- Given instruction -
Exactly reproduce each line of the listing that follows.

- Raw data -
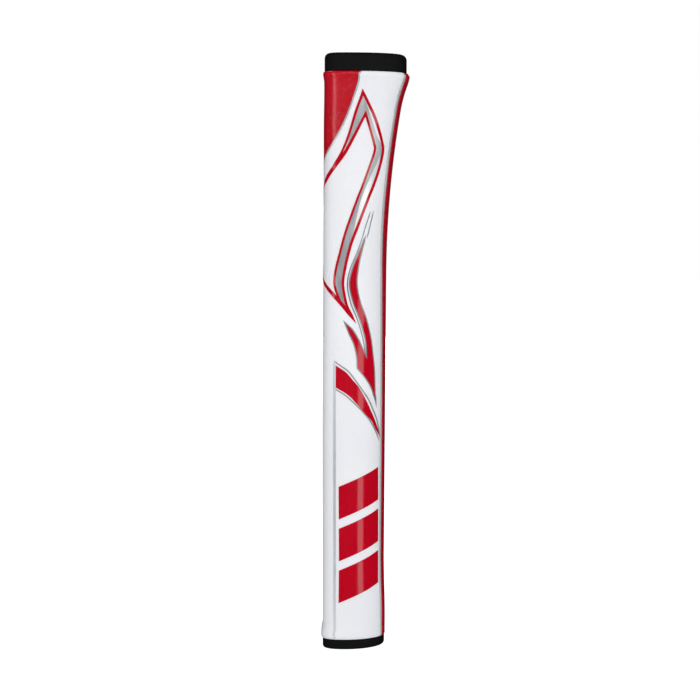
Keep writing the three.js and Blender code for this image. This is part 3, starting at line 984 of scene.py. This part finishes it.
def build_stage():
    """A white sweep for the camera, which the glossy pieces reflect as a dim room."""
    scene = bpy.context.scene
    scene.view_settings.view_transform = "Standard"
    world = bpy.data.worlds.new("studio")
    world.use_nodes = True
    tree = world.node_tree
    background = tree.nodes["Background"]
    background.inputs["Color"].default_value = (1, 1, 1, 1)
    rays = tree.nodes.new("ShaderNodeLightPath")
    strength = FILL
    for ray, change in (("Is Camera Ray", 1.0 - FILL), ("Is Glossy Ray", SURROUNDINGS - FILL)):
        step = tree.nodes.new("ShaderNodeMath")
        step.operation = "MULTIPLY_ADD"
        tree.links.new(rays.outputs[ray], step.inputs[0])
        step.inputs[1].default_value = change
        if isinstance(strength, float):
            step.inputs[2].default_value = strength
        else:
            tree.links.new(strength, step.inputs[2])
        strength = step.outputs[0]
    tree.links.new(strength, background.inputs["Strength"])
    scene.world = world
    softbox("strip_right", 37, 1.1, 0.16, (0.26, 1.5), 3.8)
    softbox("strip_left", -33, 1.1, 0.16, (0.22, 1.5), 3.2)
    softbox("overhead", 10, 1.2, 1.2, (1.0, 1.0), 3)
    softbox("front_fill", 0, 2.2, 0.3, (2.6, 1.6), 29.5, reflected=False)
    softbox("side_right", 75, 1.6, 0.3, (1.2, 1.6), 4.5, reflected=False)
    softbox("side_left", -75, 1.6, 0.3, (1.2, 1.6), 4.6, reflected=False)
    softbox("back_fill", 180, 2.2, 0.3, (2.0, 1.6), 34, reflected=False)
    bpy.ops.mesh.primitive_circle_add(
        vertices=64, radius=6, fill_type="NGON", location=(0, 0, -0.2 * MM))
    floor = bpy.context.object
    floor.name = "floor"
    floor.visible_glossy = False
    floor.visible_diffuse = False
    pale = Shader("pale_floor", (0.90, 0.90, 0.90), 0.6, specular=0.1)
    pale.shader.inputs["Emission Color"].default_value = (1, 1, 1, 1)
    pale.shader.inputs["Emission Strength"].default_value = 0.88
    floor.data.materials.append(pale.material)


build_camera()
build_skin()
build_caps()
build_port()
butt_panel()
upper_loop()
fork()
flame()
pinstripe()
bars()
build_stage()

- Reply to the task -
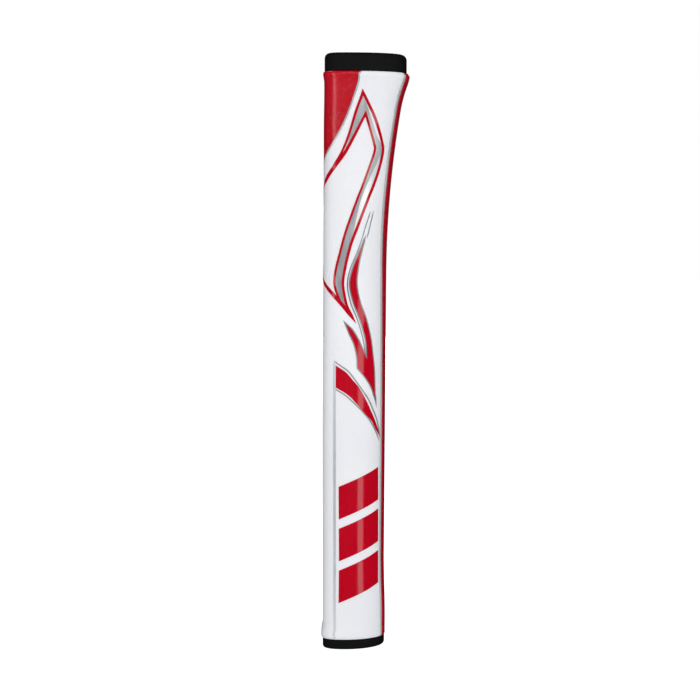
Keep writing the three.js and Blender code for this image. This is part 3, starting at line 984 of scene.py. This part finishes it.
def build_stage():
    """A white sweep for the camera, which the glossy pieces reflect as a dim room."""
    scene = bpy.context.scene
    scene.view_settings.view_transform = "Standard"
    world = bpy.data.worlds.new("studio")
    world.use_nodes = True
    tree = world.node_tree
    background = tree.nodes["Background"]
    background.inputs["Color"].default_value = (1, 1, 1, 1)
    rays = tree.nodes.new("ShaderNodeLightPath")
    strength = FILL
    for ray, change in (("Is Camera Ray", 1.0 - FILL), ("Is Glossy Ray", SURROUNDINGS - FILL)):
        step = tree.nodes.new("ShaderNodeMath")
        step.operation = "MULTIPLY_ADD"
        tree.links.new(rays.outputs[ray], step.inputs[0])
        step.inputs[1].default_value = change
        if isinstance(strength, float):
            step.inputs[2].default_value = strength
        else:
            tree.links.new(strength, step.inputs[2])
        strength = step.outputs[0]
    tree.links.new(strength, background.inputs["Strength"])
    scene.world = world
    softbox("strip_right", 37, 1.1, 0.16, (0.26, 1.5), 3.8)
    softbox("strip_left", -33, 1.1, 0.16, (0.22, 1.5), 3.2)
    softbox("overhead", 10, 1.2, 1.2, (1.0, 1.0), 3)
    softbox("front_fill", 0, 2.2, 0.3, (2.6, 1.6), 29.5, reflected=False)
    softbox("side_right", 75, 1.6, 0.3, (1.2, 1.6), 4.5, reflected=False)
    softbox("side_left", -75, 1.6, 0.3, (1.2, 1.6), 4.6, reflected=False)
    softbox("back_fill", 180, 2.2, 0.3, (2.0, 1.6), 34, reflected=False)
    bpy.ops.mesh.primitive_circle_add(
        vertices=64, radius=6, fill_type="NGON", location=(0, 0, -0.2 * MM))
    floor = bpy.context.object
    floor.name = "floor"
    floor.visible_glossy = False
    floor.visible_diffuse = False
    pale = Shader("pale_floor", (0.90, 0.90, 0.90), 0.6, specular=0.1)
    pale.shader.inputs["Emission Color"].default_value = (1, 1, 1, 1)
    pale.shader.inputs["Emission Strength"].default_value = 0.88
    floor.data.materials.append(pale.material)


build_camera()
build_skin()
build_caps()
build_port()
butt_panel()
upper_loop()
fork()
flame()
pinstripe()
bars()
build_stage()